■ **STATED PROBLEM**: Take the material and output all of it exactly.

■ **GIVEN DATA**:
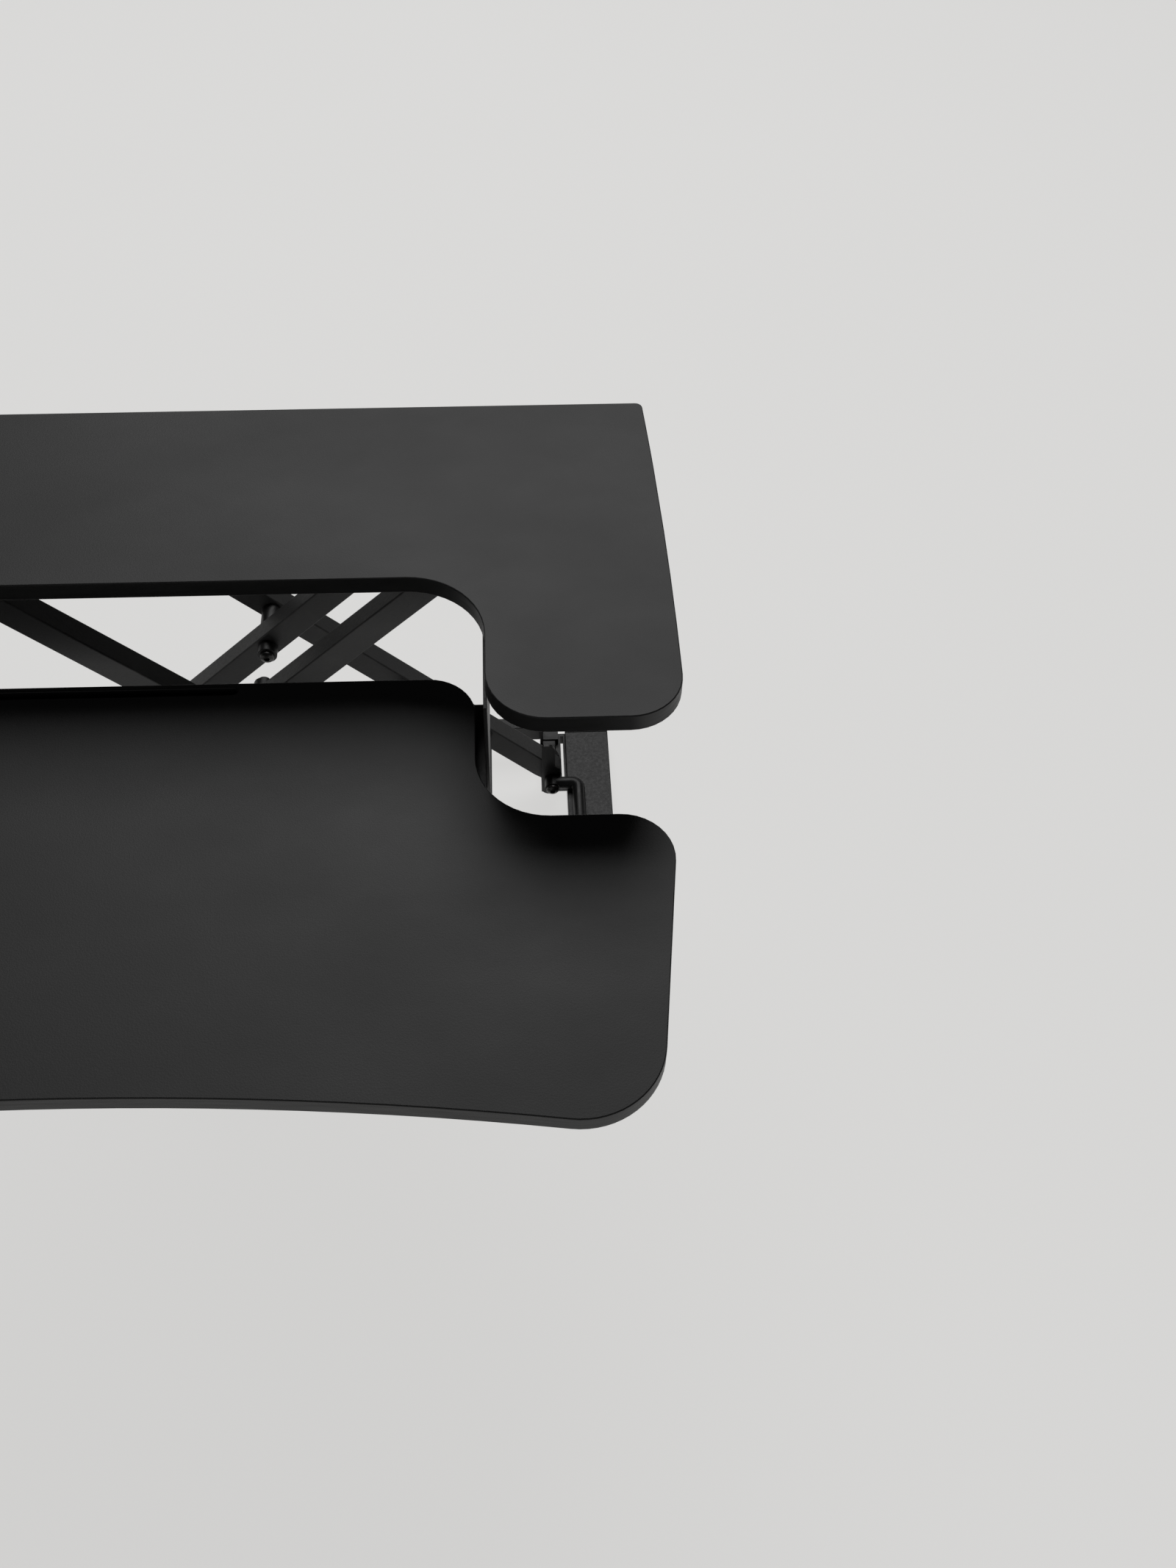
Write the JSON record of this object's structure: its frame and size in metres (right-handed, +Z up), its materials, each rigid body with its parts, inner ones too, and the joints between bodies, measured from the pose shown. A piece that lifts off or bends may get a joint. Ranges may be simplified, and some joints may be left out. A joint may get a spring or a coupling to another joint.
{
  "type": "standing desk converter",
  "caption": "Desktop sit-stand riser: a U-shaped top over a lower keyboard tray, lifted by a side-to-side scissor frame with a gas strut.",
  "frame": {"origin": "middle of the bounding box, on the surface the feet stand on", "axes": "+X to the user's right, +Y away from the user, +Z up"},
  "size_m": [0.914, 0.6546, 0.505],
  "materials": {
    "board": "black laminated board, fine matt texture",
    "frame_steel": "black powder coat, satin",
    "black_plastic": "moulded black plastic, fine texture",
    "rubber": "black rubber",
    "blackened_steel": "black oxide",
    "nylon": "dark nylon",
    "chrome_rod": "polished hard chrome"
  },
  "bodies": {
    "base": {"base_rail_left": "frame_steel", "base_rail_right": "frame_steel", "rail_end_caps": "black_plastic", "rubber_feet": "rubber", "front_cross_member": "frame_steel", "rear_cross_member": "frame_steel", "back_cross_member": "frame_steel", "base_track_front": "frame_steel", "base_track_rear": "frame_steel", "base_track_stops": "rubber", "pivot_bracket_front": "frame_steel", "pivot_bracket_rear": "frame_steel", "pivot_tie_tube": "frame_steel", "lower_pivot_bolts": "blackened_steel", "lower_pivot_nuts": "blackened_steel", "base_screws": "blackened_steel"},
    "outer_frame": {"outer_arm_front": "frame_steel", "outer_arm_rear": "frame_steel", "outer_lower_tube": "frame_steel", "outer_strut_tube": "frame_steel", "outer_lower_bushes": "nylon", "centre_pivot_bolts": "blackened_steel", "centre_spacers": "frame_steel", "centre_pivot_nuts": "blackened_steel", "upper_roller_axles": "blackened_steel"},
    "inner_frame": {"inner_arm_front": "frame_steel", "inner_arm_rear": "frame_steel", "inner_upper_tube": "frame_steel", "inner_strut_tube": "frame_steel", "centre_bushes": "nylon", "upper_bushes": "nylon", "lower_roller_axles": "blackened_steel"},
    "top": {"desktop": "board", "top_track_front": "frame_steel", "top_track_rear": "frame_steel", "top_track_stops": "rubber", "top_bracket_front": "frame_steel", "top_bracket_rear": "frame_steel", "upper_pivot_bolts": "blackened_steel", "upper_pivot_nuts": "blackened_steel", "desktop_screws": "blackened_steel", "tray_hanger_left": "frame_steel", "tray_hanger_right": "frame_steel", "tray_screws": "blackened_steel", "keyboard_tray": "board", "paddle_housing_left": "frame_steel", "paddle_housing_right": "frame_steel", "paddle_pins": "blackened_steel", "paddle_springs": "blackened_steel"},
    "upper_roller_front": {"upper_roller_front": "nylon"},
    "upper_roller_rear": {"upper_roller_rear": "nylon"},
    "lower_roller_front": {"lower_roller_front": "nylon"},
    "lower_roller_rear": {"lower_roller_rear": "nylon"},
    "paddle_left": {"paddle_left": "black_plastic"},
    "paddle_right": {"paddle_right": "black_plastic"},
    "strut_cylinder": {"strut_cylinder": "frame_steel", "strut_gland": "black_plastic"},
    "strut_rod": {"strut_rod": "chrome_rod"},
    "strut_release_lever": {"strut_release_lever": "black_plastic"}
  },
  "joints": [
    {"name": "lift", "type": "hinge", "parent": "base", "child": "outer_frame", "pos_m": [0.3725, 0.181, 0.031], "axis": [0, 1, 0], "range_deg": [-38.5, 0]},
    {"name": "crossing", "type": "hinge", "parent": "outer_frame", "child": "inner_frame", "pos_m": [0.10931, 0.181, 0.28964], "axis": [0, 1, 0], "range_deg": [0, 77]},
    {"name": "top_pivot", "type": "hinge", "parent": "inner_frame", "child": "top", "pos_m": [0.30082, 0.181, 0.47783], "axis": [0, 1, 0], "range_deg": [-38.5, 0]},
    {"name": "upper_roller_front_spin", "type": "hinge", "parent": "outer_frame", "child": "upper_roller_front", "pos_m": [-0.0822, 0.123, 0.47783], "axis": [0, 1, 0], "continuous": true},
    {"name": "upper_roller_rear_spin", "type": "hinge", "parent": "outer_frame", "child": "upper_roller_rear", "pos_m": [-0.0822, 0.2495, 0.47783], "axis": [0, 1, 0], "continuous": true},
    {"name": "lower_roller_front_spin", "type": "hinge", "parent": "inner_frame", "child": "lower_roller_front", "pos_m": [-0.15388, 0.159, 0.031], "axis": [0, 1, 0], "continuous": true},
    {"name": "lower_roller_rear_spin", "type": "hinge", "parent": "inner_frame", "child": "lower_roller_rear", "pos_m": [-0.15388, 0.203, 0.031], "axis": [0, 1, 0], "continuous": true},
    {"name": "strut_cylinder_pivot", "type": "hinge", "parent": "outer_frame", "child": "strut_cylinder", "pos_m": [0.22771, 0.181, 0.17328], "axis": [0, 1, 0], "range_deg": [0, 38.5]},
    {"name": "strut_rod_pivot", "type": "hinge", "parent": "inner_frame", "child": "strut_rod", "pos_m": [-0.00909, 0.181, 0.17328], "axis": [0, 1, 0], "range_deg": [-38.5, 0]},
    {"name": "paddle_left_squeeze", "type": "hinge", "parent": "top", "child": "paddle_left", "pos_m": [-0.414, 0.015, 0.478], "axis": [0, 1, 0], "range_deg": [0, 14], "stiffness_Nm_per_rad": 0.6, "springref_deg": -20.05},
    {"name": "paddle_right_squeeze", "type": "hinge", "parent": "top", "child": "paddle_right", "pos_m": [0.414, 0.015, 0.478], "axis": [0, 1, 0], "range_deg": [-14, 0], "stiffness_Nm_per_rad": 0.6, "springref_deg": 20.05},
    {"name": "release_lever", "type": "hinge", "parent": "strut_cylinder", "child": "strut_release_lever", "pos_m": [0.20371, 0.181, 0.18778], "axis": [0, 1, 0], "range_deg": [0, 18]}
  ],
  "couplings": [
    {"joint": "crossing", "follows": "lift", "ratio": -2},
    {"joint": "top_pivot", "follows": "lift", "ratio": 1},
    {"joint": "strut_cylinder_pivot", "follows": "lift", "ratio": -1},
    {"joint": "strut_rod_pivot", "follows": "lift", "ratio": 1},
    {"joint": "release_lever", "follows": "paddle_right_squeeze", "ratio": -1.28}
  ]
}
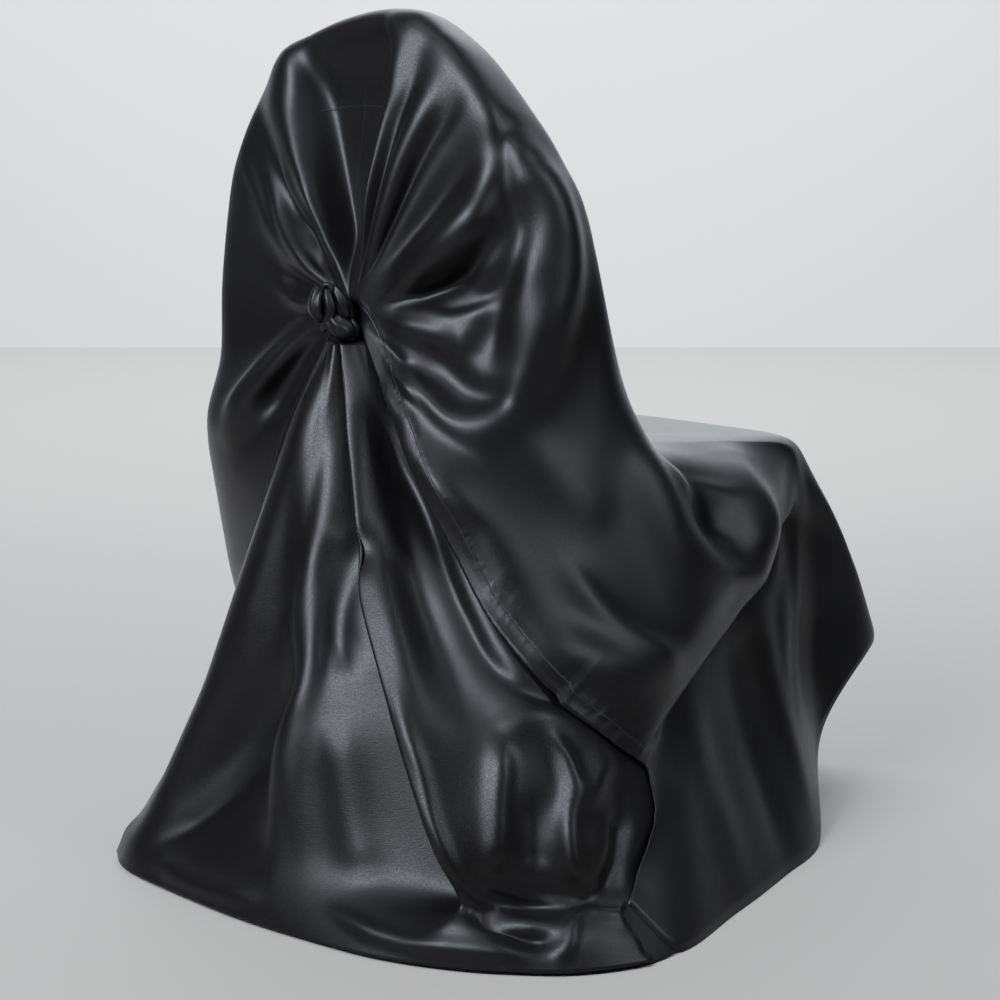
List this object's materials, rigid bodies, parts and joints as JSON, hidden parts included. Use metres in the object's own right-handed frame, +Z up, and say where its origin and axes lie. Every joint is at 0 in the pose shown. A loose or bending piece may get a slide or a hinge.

■ **SOLUTION FOR THIS EXERCISE**:
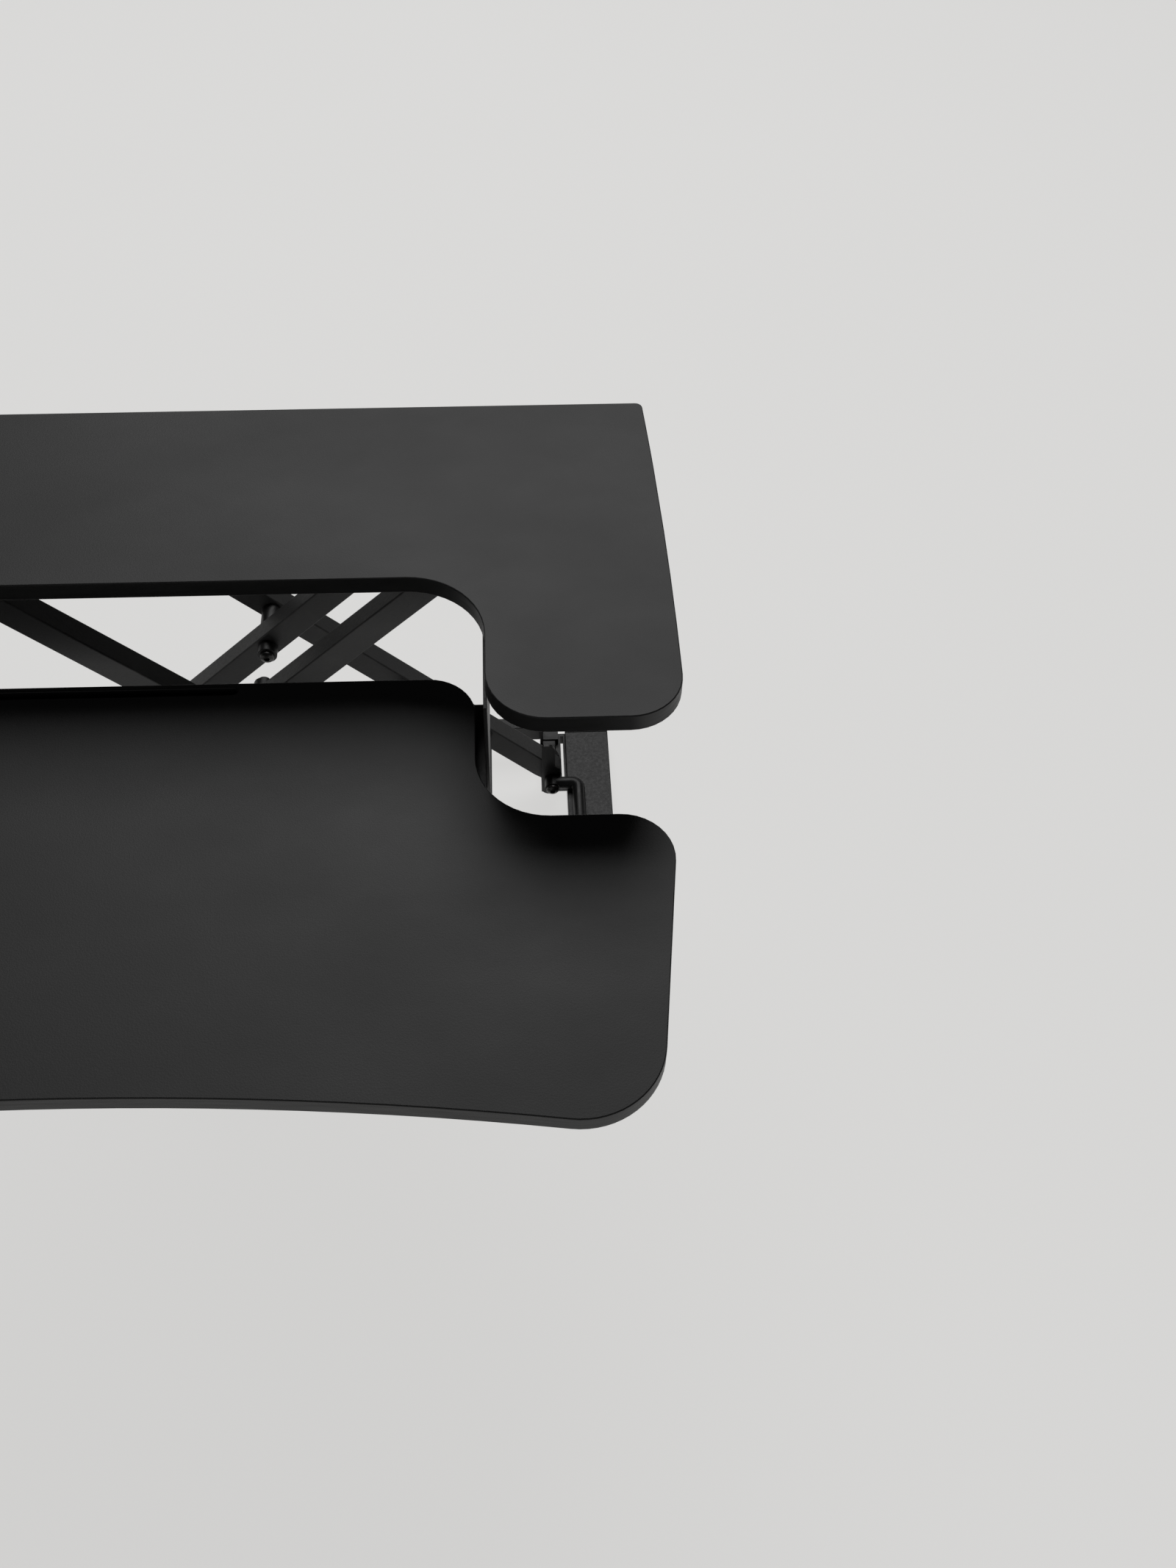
Write the JSON record of this object's structure: its frame and size in metres (right-handed, +Z up), its materials, each rigid body with its parts, inner ones too, and the joints between bodies, measured from the pose shown. A piece that lifts off or bends may get a joint. Ranges may be simplified, and some joints may be left out. A joint may get a spring or a coupling to another joint.
{
  "type": "standing desk converter",
  "caption": "Desktop sit-stand riser: a U-shaped top over a lower keyboard tray, lifted by a side-to-side scissor frame with a gas strut.",
  "frame": {"origin": "middle of the bounding box, on the surface the feet stand on", "axes": "+X to the user's right, +Y away from the user, +Z up"},
  "size_m": [0.914, 0.6546, 0.505],
  "materials": {
    "board": "black laminated board, fine matt texture",
    "frame_steel": "black powder coat, satin",
    "black_plastic": "moulded black plastic, fine texture",
    "rubber": "black rubber",
    "blackened_steel": "black oxide",
    "nylon": "dark nylon",
    "chrome_rod": "polished hard chrome"
  },
  "bodies": {
    "base": {"base_rail_left": "frame_steel", "base_rail_right": "frame_steel", "rail_end_caps": "black_plastic", "rubber_feet": "rubber", "front_cross_member": "frame_steel", "rear_cross_member": "frame_steel", "back_cross_member": "frame_steel", "base_track_front": "frame_steel", "base_track_rear": "frame_steel", "base_track_stops": "rubber", "pivot_bracket_front": "frame_steel", "pivot_bracket_rear": "frame_steel", "pivot_tie_tube": "frame_steel", "lower_pivot_bolts": "blackened_steel", "lower_pivot_nuts": "blackened_steel", "base_screws": "blackened_steel"},
    "outer_frame": {"outer_arm_front": "frame_steel", "outer_arm_rear": "frame_steel", "outer_lower_tube": "frame_steel", "outer_strut_tube": "frame_steel", "outer_lower_bushes": "nylon", "centre_pivot_bolts": "blackened_steel", "centre_spacers": "frame_steel", "centre_pivot_nuts": "blackened_steel", "upper_roller_axles": "blackened_steel"},
    "inner_frame": {"inner_arm_front": "frame_steel", "inner_arm_rear": "frame_steel", "inner_upper_tube": "frame_steel", "inner_strut_tube": "frame_steel", "centre_bushes": "nylon", "upper_bushes": "nylon", "lower_roller_axles": "blackened_steel"},
    "top": {"desktop": "board", "top_track_front": "frame_steel", "top_track_rear": "frame_steel", "top_track_stops": "rubber", "top_bracket_front": "frame_steel", "top_bracket_rear": "frame_steel", "upper_pivot_bolts": "blackened_steel", "upper_pivot_nuts": "blackened_steel", "desktop_screws": "blackened_steel", "tray_hanger_left": "frame_steel", "tray_hanger_right": "frame_steel", "tray_screws": "blackened_steel", "keyboard_tray": "board", "paddle_housing_left": "frame_steel", "paddle_housing_right": "frame_steel", "paddle_pins": "blackened_steel", "paddle_springs": "blackened_steel"},
    "upper_roller_front": {"upper_roller_front": "nylon"},
    "upper_roller_rear": {"upper_roller_rear": "nylon"},
    "lower_roller_front": {"lower_roller_front": "nylon"},
    "lower_roller_rear": {"lower_roller_rear": "nylon"},
    "paddle_left": {"paddle_left": "black_plastic"},
    "paddle_right": {"paddle_right": "black_plastic"},
    "strut_cylinder": {"strut_cylinder": "frame_steel", "strut_gland": "black_plastic"},
    "strut_rod": {"strut_rod": "chrome_rod"},
    "strut_release_lever": {"strut_release_lever": "black_plastic"}
  },
  "joints": [
    {"name": "lift", "type": "hinge", "parent": "base", "child": "outer_frame", "pos_m": [0.3725, 0.181, 0.031], "axis": [0, 1, 0], "range_deg": [-38.5, 0]},
    {"name": "crossing", "type": "hinge", "parent": "outer_frame", "child": "inner_frame", "pos_m": [0.10931, 0.181, 0.28964], "axis": [0, 1, 0], "range_deg": [0, 77]},
    {"name": "top_pivot", "type": "hinge", "parent": "inner_frame", "child": "top", "pos_m": [0.30082, 0.181, 0.47783], "axis": [0, 1, 0], "range_deg": [-38.5, 0]},
    {"name": "upper_roller_front_spin", "type": "hinge", "parent": "outer_frame", "child": "upper_roller_front", "pos_m": [-0.0822, 0.123, 0.47783], "axis": [0, 1, 0], "continuous": true},
    {"name": "upper_roller_rear_spin", "type": "hinge", "parent": "outer_frame", "child": "upper_roller_rear", "pos_m": [-0.0822, 0.2495, 0.47783], "axis": [0, 1, 0], "continuous": true},
    {"name": "lower_roller_front_spin", "type": "hinge", "parent": "inner_frame", "child": "lower_roller_front", "pos_m": [-0.15388, 0.159, 0.031], "axis": [0, 1, 0], "continuous": true},
    {"name": "lower_roller_rear_spin", "type": "hinge", "parent": "inner_frame", "child": "lower_roller_rear", "pos_m": [-0.15388, 0.203, 0.031], "axis": [0, 1, 0], "continuous": true},
    {"name": "strut_cylinder_pivot", "type": "hinge", "parent": "outer_frame", "child": "strut_cylinder", "pos_m": [0.22771, 0.181, 0.17328], "axis": [0, 1, 0], "range_deg": [0, 38.5]},
    {"name": "strut_rod_pivot", "type": "hinge", "parent": "inner_frame", "child": "strut_rod", "pos_m": [-0.00909, 0.181, 0.17328], "axis": [0, 1, 0], "range_deg": [-38.5, 0]},
    {"name": "paddle_left_squeeze", "type": "hinge", "parent": "top", "child": "paddle_left", "pos_m": [-0.414, 0.015, 0.478], "axis": [0, 1, 0], "range_deg": [0, 14], "stiffness_Nm_per_rad": 0.6, "springref_deg": -20.05},
    {"name": "paddle_right_squeeze", "type": "hinge", "parent": "top", "child": "paddle_right", "pos_m": [0.414, 0.015, 0.478], "axis": [0, 1, 0], "range_deg": [-14, 0], "stiffness_Nm_per_rad": 0.6, "springref_deg": 20.05},
    {"name": "release_lever", "type": "hinge", "parent": "strut_cylinder", "child": "strut_release_lever", "pos_m": [0.20371, 0.181, 0.18778], "axis": [0, 1, 0], "range_deg": [0, 18]}
  ],
  "couplings": [
    {"joint": "crossing", "follows": "lift", "ratio": -2},
    {"joint": "top_pivot", "follows": "lift", "ratio": 1},
    {"joint": "strut_cylinder_pivot", "follows": "lift", "ratio": -1},
    {"joint": "strut_rod_pivot", "follows": "lift", "ratio": 1},
    {"joint": "release_lever", "follows": "paddle_right_squeeze", "ratio": -1.28}
  ]
}
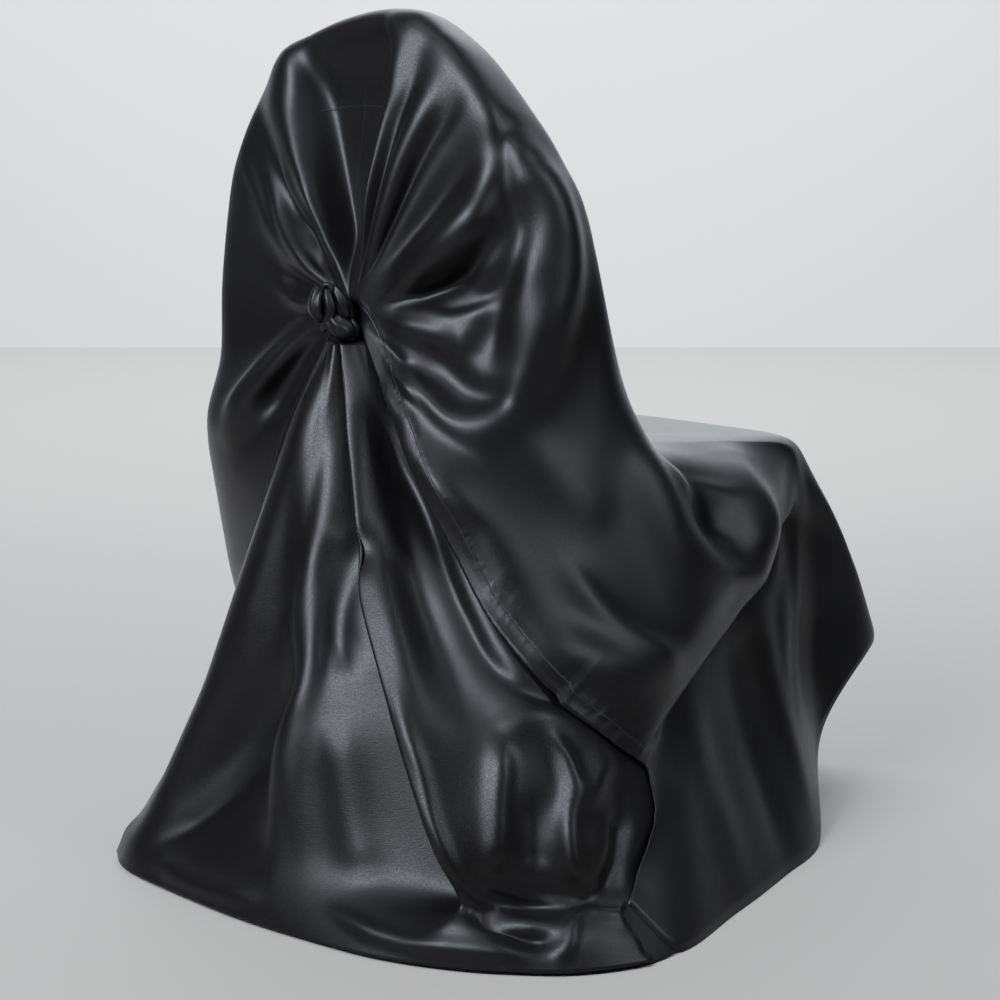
List this object's materials, rigid bodies, parts and joints as JSON, hidden parts included. Use metres in the object's own right-handed frame, +Z up, and say where its origin and axes lie. Every joint is at 0 in the pose shown. A loose or bending piece may get a slide or a hinge.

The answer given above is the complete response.